Johnson and Campbell stressed in their speeches that all occupations were at risk, including skilled trades where Protestant workers predominated. They could expect soldiers’ pay of 1s or 1s 6d a day, rather than the 10s to 30s they currently enjoyed. In his speech notes Johnson said Nationalists were being offered the promise of Home Rule if they served in the army, but loyalists faced an uncertain fate. ‘Despite your Covenants - when you are all soldiers you will be helpless. If likely to be active in opposition to Home Rule you will be shipped to England, or France or Mesopotamia, or anywhere the Government likes’. Johnson conceded, characteristically, that, ‘These are considerations of a somewhat sordid character’. He now appealed to his audience on a ‘Higher Plane’, telling workers that, ‘No Nation has the right to impose on another nation the necessity of choosing between serving in their army or resisting’. This was the ‘Breeding of hatred between the democracies’. On a ‘Still Higher Plane. No external power has the right to say to a man go and kill’, which ‘Must be left to one’s own conscience.’

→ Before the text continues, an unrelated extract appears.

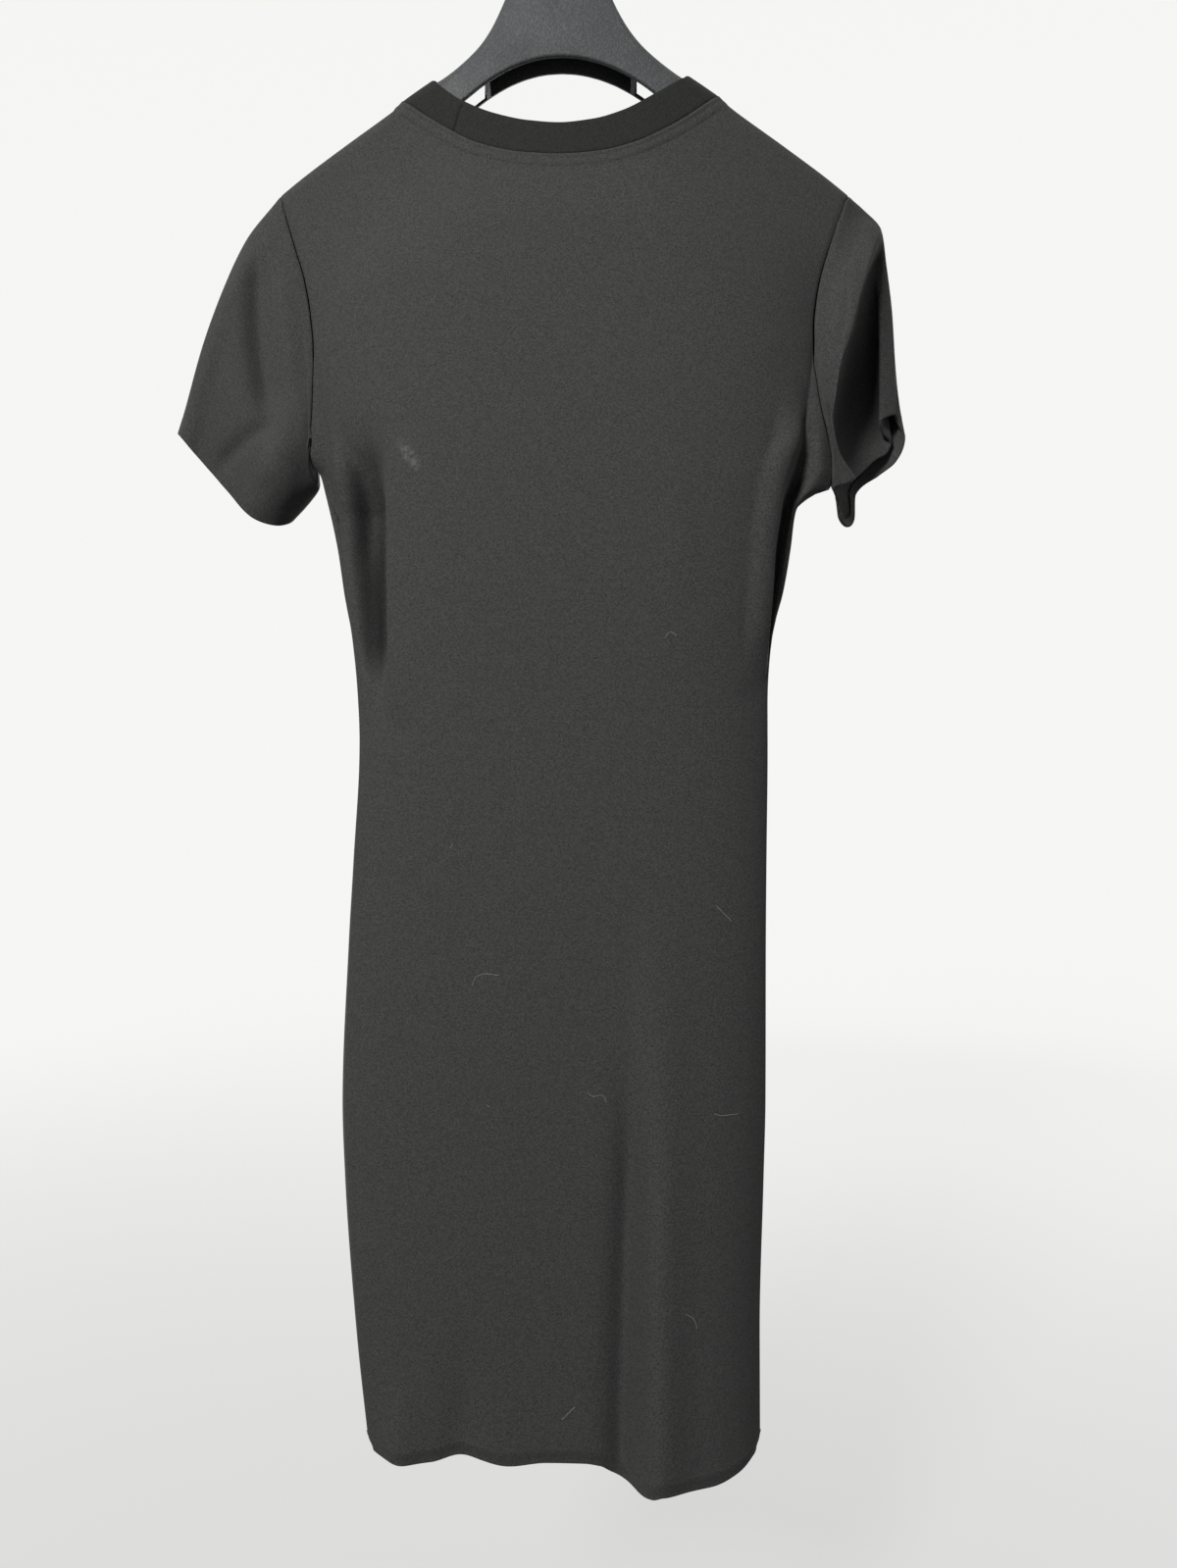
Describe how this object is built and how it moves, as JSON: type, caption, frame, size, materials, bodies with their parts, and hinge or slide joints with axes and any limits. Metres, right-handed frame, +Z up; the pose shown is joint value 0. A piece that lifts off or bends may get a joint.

Some 10,000 people attended the rally and a second meeting was called three days later at City Hall only to be broken up by loyalist shipyard workers. Johnson received a bad cut on the head from a lump of concrete in the melee. Normally discreet about his union activities the unwonted publicity cost him his job as a commercial traveller with Day and Company for this display of ‘disloyalty’ to the Crown. He would soon find a new occupation as secretary of the Mansion House Committee, which was established in Dublin on 18 April to campaign against conscription. Meanwhile Johnson’s fears about the Bill rapidly becoming law were confirmed when it received the Royal Assent on the same day.